The general rule for both EIS and VCT-funded investments is that in case of a winding-up event, there can be no liquidation preference over other shares. That is why conventional preference shares rarely exist in the UK angel and seed funding rounds.
All shareholders shall receive capital proceeds on a proportionate basis in accordance with the subscription price of their respective shares held, and the number of shares held. When dealing with the winding up scenario, the tax legislation appears to deal a hammer blow to a liquidation preference for EIS and VCT investors.
Another arrangement known as the swivel arrangement has been used in the market. This entitles the investors to recover their initial capital invested without necessarily benefitting from a preference in the eyes of HMRC.
- In the first step of the waterfall, the EIS or VCT investor takes 99:1 of all available proceeds until and up to the point at which they recover the cost of their investment, at which point the waterfall swivels onto the second step.
- At the second step, the balance of proceeds is distributed in a mirrored ratio favourable to the other shareholders until they have ‘caught up’, at which point the remaining balance is often shared proportionally between all.

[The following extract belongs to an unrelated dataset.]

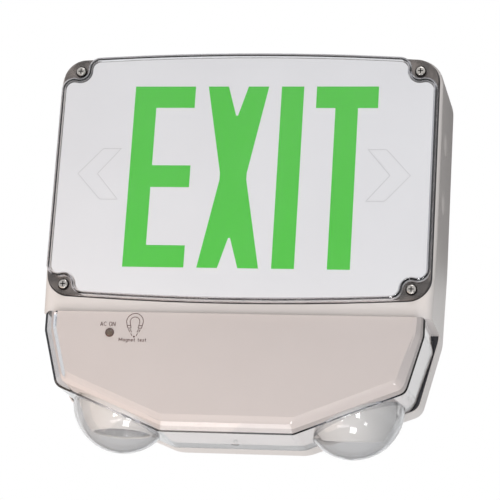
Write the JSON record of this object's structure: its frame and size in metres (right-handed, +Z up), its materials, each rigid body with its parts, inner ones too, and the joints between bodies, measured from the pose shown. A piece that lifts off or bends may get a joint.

This approach can’t be said to be without risk. However, this has been approved by HMRC on many occasions in the past. It is recommended to use this approach only where an advance assurance in respect of the investment to be made has first been secured from HMRC.
The restrictions on divisions of sale proceeds are not in the same manner as for winding-up proceeds. Having said so, there is more freedom available to EIS and VCT managers to express a more conventional priority right for such a scenario, with a 1x participating preference typically seen in the market.
Conclusion
As the company scales through progressive funding rounds, the obvious or overtly investor-friendly liquidation preference can seriously hinder the delicate balance of equity interests between founders and investors.
Therefore, by striking a balance early, both founders and early investors may be better positioned; come the time, when the company seeks next capital investment from a larger investor.